The same happens for a female singer.
Four dancers, one by one, start moving slowly, noiselessly. With sudden, strident sounds, seven more dancers join them in dramatic propulsion. Silence.
The dancers' respiration becomes audible, forming an initial rhythm, adopted progressively by clapping of hands, slapping of bodies, whistling, rhythm and sounds. Silence.
Sudden tones of an electrical guitar stimulate the bodies and initiate erratic, exhausting movements. Silence, no motion.
The company starts a barefoot stamping on the floor. Silence.
The whole is illustrated by great video projections and shadows of the dancers. Tension lies in the air, conflicts, contrasts everywhere: silence--sounds; rest--activity; light--darkness; narration--abstraction; intellect--sensuousness; harmony--aggression.

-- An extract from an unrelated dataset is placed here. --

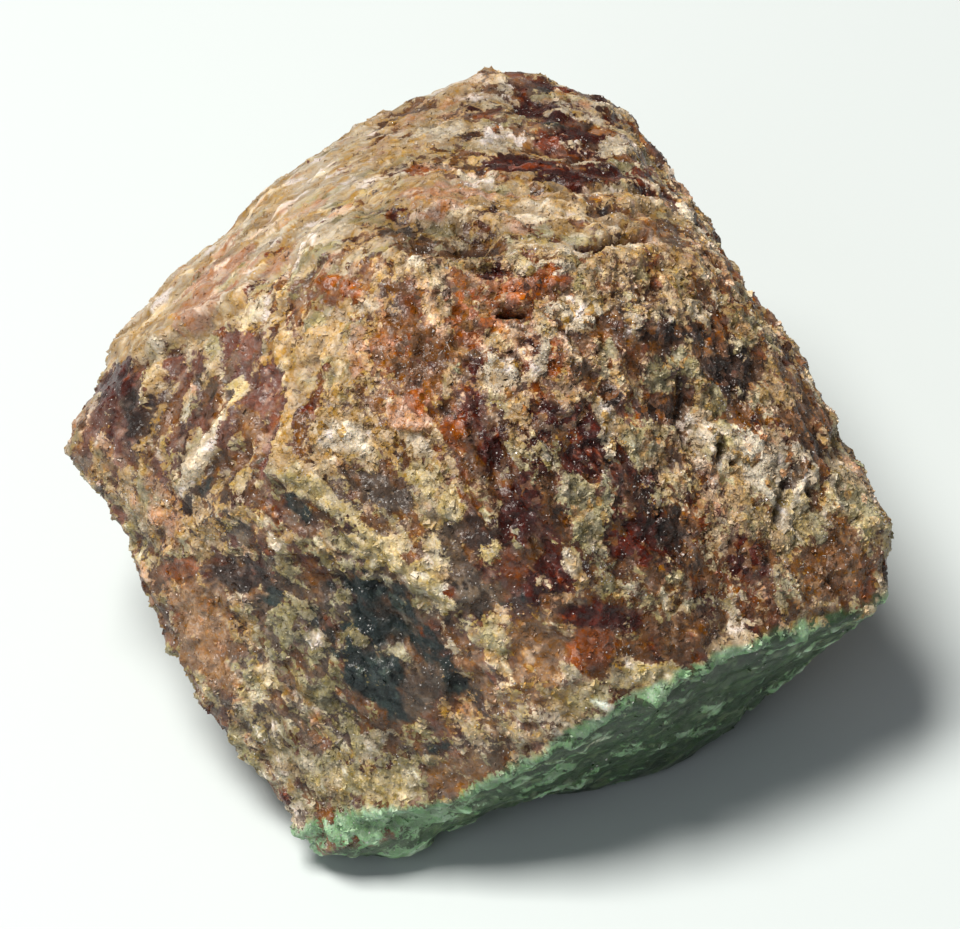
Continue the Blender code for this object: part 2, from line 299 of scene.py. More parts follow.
# Patches of one mineral, each centred on a picture point: mineral, (x, y), (long, wide), lean.
PATCHES = {
    # The top.
    "crown_lump": ("cream", (503, 92), (1.0, 0.8), 0),
    "crown_wine": ("wine", (535, 103), (2.6, 1.0), -30),
    "crown_wine_low": ("wine", (545, 122), (1.8, 0.7), 0),
    "crown_grey": ("cream", (556, 114), (1.6, 0.7), -20),
    "crown_white": ("cream", (600, 110), (1.9, 0.9), -20),
    "crown_rust": ("cinnamon", (482, 118), (1.0, 0.8), 0),
    "crown_brown": ("brown", (420, 104), (2.2, 1.0), 20),
    "crown_cream_left": ("cream", (440, 132), (2.0, 1.2), 10),
    "crown_cream": ("cream", (506, 137), (1.6, 1.4), 0),
    "crown_red": ("wine", (568, 138), (2.4, 0.7), 0),
    "crown_mottle": ("cream", (618, 150), (1.8, 0.8), 0),
    "shelf_rust_chip": ("cinnamon", (415, 173), (0.9, 0.9), 0),
    "shelf_brown": ("brown", (455, 155), (1.8, 0.8), 0),
    "shelf_cream": ("cream", (470, 178), (2.2, 0.8), 0),
    "shelf_peach": ("pink", (445, 198), (3.6, 1.2), 0),
    "shelf_cream_right": ("cream", (535, 213), (2.8, 1.2), 0),
    "shelf_dark": ("umber", (600, 207), (1.2, 0.8), 0),
    # A pale crest, partly painted light where a terrace's lip catches the lamp.
    "shelf_pale": ("cream", (612, 193), (1.6, 0.6), 0),
    "shelf_pale_low": ("cream", (570, 246), (1.4, 0.8), 0),
    "shelf_edge": ("cream", (625, 247), (1.8, 0.5), 5),
    "shelf_left": ("cream", (325, 232), (2.2, 1.4), 20),
    "hollow_wine": ("wine", (398, 209), (1.4, 0.5), 0),
    # The next three dark patches are painted shade in the hollow's groove.
    "hollow_violet": ("smoky", (396, 226), (2.2, 1.0), -12),
    "hollow_dark": ("teal", (422, 236), (1.2, 0.5), 10),
    "hollow_dark_right": ("umber", (486, 250), (1.6, 0.9), 0),
    "rim_cream": ("cream", (702, 235), (2.8, 0.9), -55),
    # The slab.
    "slab_white": ("cream", (312, 177), (2.6, 1.6), 35),
    "slab_tan": ("sugar", (142, 332), (3.0, 1.8), 35),
    "slab_cream": ("pink", (200, 305), (3.0, 1.2), 35),
    "slab_peach": ("pink", (225, 268), (3.2, 2.0), 40),
    "slab_brown": ("smoky", (250, 213), (1.2, 0.6), 35),
    "slab_brown_far": ("brown", (385, 130), (1.8, 0.9), 30),
    "slab_lens": ("cinnamon", (284, 262), (1.7, 0.7), 48),
    # The left face.
    "tip_red": ("wine", (120, 380), (2.4, 2.0), 30),
    "tip_dark": ("umber", (138, 415), (1.3, 2.8), 0),
    "tip_rust": ("cinnamon", (128, 458), (1.4, 1.0), 0),
    "left_plum": ("plum", (245, 352), (3.0, 2.6), 0),
    "left_plum_low": ("plum", (262, 388), (1.8, 1.6), 0),
    "left_brown": ("plum", (190, 360), (2.4, 1.2), 20),
    "left_bean": ("ochre", (189, 402), (1.5, 0.8), 78),
    "left_streak": ("sugar", (155, 385), (1.6, 0.5), 70),
    "left_vein_foot": ("cream", (195, 468), (2.4, 1.1), 60),
    "left_vein_top": ("ochre", (238, 388), (1.6, 0.8), 62),
    # The next two dark patches are painted shade in the slots beside the pale vein.
    "left_dark": ("umber", (212, 410), (1.8, 0.7), 65),
    "left_dark_low": ("teal", (207, 482), (1.6, 0.6), 62),
    "left_dark_foot": ("umber", (188, 505), (1.4, 0.7), 55),
    "left_lens": ("plum", (268, 425), (2.4, 0.9), 68),
    "left_lens_low": ("plum", (264, 462), (1.6, 1.1), 68),
    "left_chip": ("cream", (266, 305), (1.8, 0.8), 65),
    # The crown of the broad face.
    "orange_chip": ("cinnamon", (340, 290), (1.7, 1.9), 60),
    "white_chip": ("cream", (363, 304), (1.5, 0.6), 0),
    "peach_chunk": ("pink", (358, 350), (1.0, 2.4), 0),
    "knee_grey": ("sugar", (318, 348), (1.4, 2.0), 0),
    # A dark patch that is painted shade in the pit.
    "pit_dark": ("umber", (512, 316), (1.6, 0.7), 0),
    "lip_dark": ("wine", (490, 275), (1.3, 0.6), 0),
    "lip_red": ("cinnamon", (542, 277), (3.0, 0.9), 0),
    "lip_orange": ("cinnamon", (525, 291), (3.8, 1.2), 0),
    "lip_top": ("cream", (557, 267), (3.4, 0.6), 3),
    "orange_crown": ("cinnamon", (470, 318), (2.6, 2.2), 0),
    "crown_dark_line": ("brown", (410, 290), (2.6, 0.5), -5),
    "white_shoulder": ("cream", (574, 311), (2.6, 1.4), 0),
    "yellow_fleck": ("ochre", (552, 328), (0.9, 0.7), 0),
    "orange_mid": ("cinnamon", (557, 357), (0.8, 1.8), 0),
    "brow_brown": ("brown", (610, 330), (1.0, 1.5), 0),
    "brow_pale": ("cream", (629, 326), (1.3, 0.8), 0),
    "granular_brown": ("brown", (410, 345), (3.4, 2.2), 0),
    "red_chip": ("cinnamon", (386, 342), (0.9, 0.8), 0),
    "red_chip_low": ("cinnamon", (416, 398), (0.8, 1.2), 0),
    "red_chip_right": ("wine", (474, 364), (0.9, 1.2), 0),
    "white_fleck": ("mint", (454, 372), (0.7, 1.2), 0),
    "grey_fleck": ("cream", (505, 370), (1.4, 1.2), 0),
    "cream_right": ("cream", (540, 362), (0.9, 1.8), -20),
    "plum_fleck": ("umber", (447, 405), (0.8, 1.1), 0),
    "rust_streak": ("brown", (298, 436), (0.6, 2.2), 0),
    "cream_low": ("cream", (345, 437), (2.6, 1.5), -15),
    "pink_low": ("pink", (408, 415), (2.0, 1.4), 0),
    "white_low": ("cream", (415, 446), (1.0, 1.0), 0),
    # The middle.
    "orange_fall": ("cinnamon", (455, 436), (1.4, 2.4), 10),
    "wine_streak_high": ("wine", (492, 450), (1.3, 2.4), 0),
    "tan_column": ("sugar", (517, 420), (1.3, 2.0), 0),
    "white_flecks": ("cream", (550, 458), (1.2, 0.9), 0),
    "wine_blot": ("wine", (580, 438), (2.0, 3.4), 10),
    "wine_blot_left": ("wine", (545, 427), (1.4, 2.2), 0),
    "pale_column": ("cream", (609, 430), (0.9, 2.8), 0),
    "dark_fleck": ("umber", (612, 393), (0.8, 1.3), 0),
    "khaki_column": ("khaki", (636, 448), (1.5, 2.6), -10),
    "khaki_fan": ("khaki", (594, 506), (3.0, 3.4), 0),
    "khaki_fan_pale": ("cream", (576, 490), (1.4, 1.0), 0),
    "wine_streak_low": ("wine", (520, 510), (1.6, 3.2), -12),
    "black_fleck": ("umber", (562, 520), (1.2, 1.5), 0),
    "dark_violet": ("umber", (475, 532), (1.5, 2.0), 0),
    "wine_low": ("wine", (550, 578), (1.8, 2.4), -12),
    "rust_low": ("cinnamon", (515, 563), (1.5, 1.4), 0),
    "tan_low": ("ochre", (492, 550), (1.3, 1.0), 0),
    "grey_low": ("teal", (508, 592), (1.8, 1.5), -30),
    "cream_dot": ("cream", (572, 560), (0.8, 1.1), 0),
    "lilac_dot": ("cream", (593, 545), (0.7, 0.9), 0),
    # The right side.
    "brow_white": ("cream", (703, 308), (1.7, 1.0), 0),
    "dark_brow": ("umber", (672, 332), (3.0, 1.0), 5),
    "dark_shoulder": ("umber", (726, 366), (3.2, 2.6), -50),
    "khaki_brow": ("khaki", (672, 373), (2.6, 2.0), 0),
    "dark_plum": ("umber", (664, 410), (2.6, 1.4), 10),
    "tan_rim": ("sugar", (785, 382), (1.4, 2.4), 30),
    "rust_rim": ("brown", (772, 416), (4.0, 1.4), 0),
    "cream_cap": ("cream", (722, 437), (2.4, 1.5), -10),
    "cream_column": ("cream", (756, 465), (1.1, 2.6), 0),
    "tan_column_right": ("sugar", (737, 480), (0.9, 2.0), 0),
    "ring_middle": ("smoky", (792, 475), (0.9, 1.4), 0),
    "ring_hole": ("umber", (789, 488), (0.6, 0.8), 0),
    "cream_knob": ("cream", (843, 465), (0.9, 1.0), 0),
    "khaki_knob": ("khaki", (845, 492), (1.0, 2.0), 0),
    "dark_right": ("umber", (815, 443), (1.6, 1.7), 0),
    "dark_cheek": ("umber", (640, 490), (2.1, 2.0), 0),
    "dark_cheek_low": ("umber", (676, 525), (1.6, 1.6), 0),
    "wine_cheek": ("wine", (640, 545), (3.2, 1.8), 0),
    "dark_cheek_right": ("wine", (748, 560), (2.6, 1.8), 0),
    "cheek_rust": ("brown", (832, 560), (3.6, 3.2), 0),
    "corner_rust": ("cinnamon", (862, 580), (1.6, 2.0), 0),
    # The vein and what lies under it.
    "vein_lump": ("ochre", (424, 478), (1.8, 1.6), -35),
    "vein_lump_pale": ("mint", (434, 482), (0.9, 0.8), 0),
    "vein_lump_low": ("ochre", (452, 502), (1.2, 2.0), 0),
    "vein_pale": ("cream", (330, 500), (1.6, 0.8), -35),
    "vein_wide": ("ochre", (385, 552), (2.8, 1.5), -40),
    "pale_chip": ("mint", (441, 570), (1.5, 1.5), 60),
    "smoky_high": ("smoky", (380, 490), (3.4, 1.6), -25),
    "smoky_right": ("smoky", (470, 585), (3.2, 1.6), -40),
    "blue_left": ("teal", (296, 515), (2.2, 1.4), -40),
    # The low front.
    "salmon_glow": ("cinnamon", (178, 568), (1.0, 2.4), 100),
    "salmon_rim": ("honey", (198, 612), (2.0, 2.8), 100),
    "brown_rim": ("honey", (207, 665), (1.6, 2.6), 30),
    "plum_low": ("umber", (232, 576), (2.6, 1.4), 0),
    "teal_dot": ("teal", (269, 597), (1.2, 0.8), 0),
    "teal_pool": ("teal", (388, 618), (5.0, 3.2), -35),
    "teal_pool_mid": ("teal", (368, 672), (3.2, 2.4), -45),
    "teal_pool_foot": ("teal", (396, 712), (1.5, 1.4), -60),
    "teal_pool_low": ("teal", (466, 688), (2.8, 2.4), 30),
    "teal_pool_top": ("teal", (358, 588), (2.2, 1.0), 0),
    "pool_brown": ("brown", (409, 652), (1.1, 1.1), 0),
    "brown_fall": ("smoky", (424, 690), (1.5, 2.4), -20),
    "khaki_flecks": ("khaki", (285, 625), (2.2, 1.6), 0),
    "khaki_flecks_low": ("khaki", (330, 700), (2.4, 1.6), -30),
    "cream_flecks": ("cream", (315, 640), (1.6, 0.8), 0),
    "white_fall": ("cream", (448, 645), (0.6, 3.4), 25),
    "lilac_low": ("cream", (378, 740), (1.2, 1.2), 0),
    "toe_ochre": ("ochre", (390, 785), (2.6, 1.4), 10),
    "toe_ochre_left": ("ochre", (345, 775), (1.4, 1.0), 0),
    "foot_smooth": ("honey", (450, 772), (4.4, 1.5), 20),
    "foot_dark": ("teal", (425, 750), (2.4, 0.6), 12),
    "toe_white": ("cream", (297, 812), (1.0, 1.0), 0),
    # The chin, and the face that turns down below it.
    "orange_low": ("cinnamon", (592, 650), (2.4, 2.0), 30),
    # The underside's pale green blotches: mostly painted reflection of a coloured backdrop.
    "under_blotch": ("moss_painted_reflection", (715, 706), (1.5, 0.6), 20),
    "under_blotch_right": ("moss_painted_reflection", (756, 677), (1.5, 0.5), 25),
    "under_blotch_low": ("moss_painted_reflection", (698, 730), (1.6, 0.6), 10),
    "under_blotch_left": ("moss_painted_reflection", (625, 750), (2.0, 0.6), 15),
    "under_blotch_top": ("moss_painted_reflection", (688, 690), (1.2, 0.5), 30),
    "wine_heel": ("wine", (606, 616), (3.4, 1.6), 0),
    "rust_heel": ("brown", (675, 640), (4.0, 1.8), 20),
    "rust_heel_red": ("wine", (655, 650), (1.4, 1.0), 15),
    "chin_khaki": ("khaki", (495, 640), (1.6, 2.4), 10),
    "chin_smooth": ("honey", (540, 650), (2.2, 3.0), 0),
    "chin_ochre": ("ochre", (620, 680), (5.0, 1.1), 15),
    "chin_chip": ("mint", (603, 697), (1.6, 0.8), 25),
}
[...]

Swiss choreographer Philippe Saire understands his work as "a journey to the unrecognized shores of perception," as a question on the origins of music, as a response to today's hyper-irritation of the ears. This theme, though more intellectual than sensory, appears appropriate to a choreographic transposition. Saire realizes it in a personal, inventive motion-language, without any cliche, subtlety or precision.
The eleven athletic, versatile dancers meet the manifold demands perfectly, with a convincing presence in the moments of silence, stimulated, excited and even terrorized as soon as the sounds start. They all should be named, but Sun-Hye Hur, Nabih Amaraoul and Hideto Heshiki correspond especially to the poetry of silence that is so important to Philippe Saire.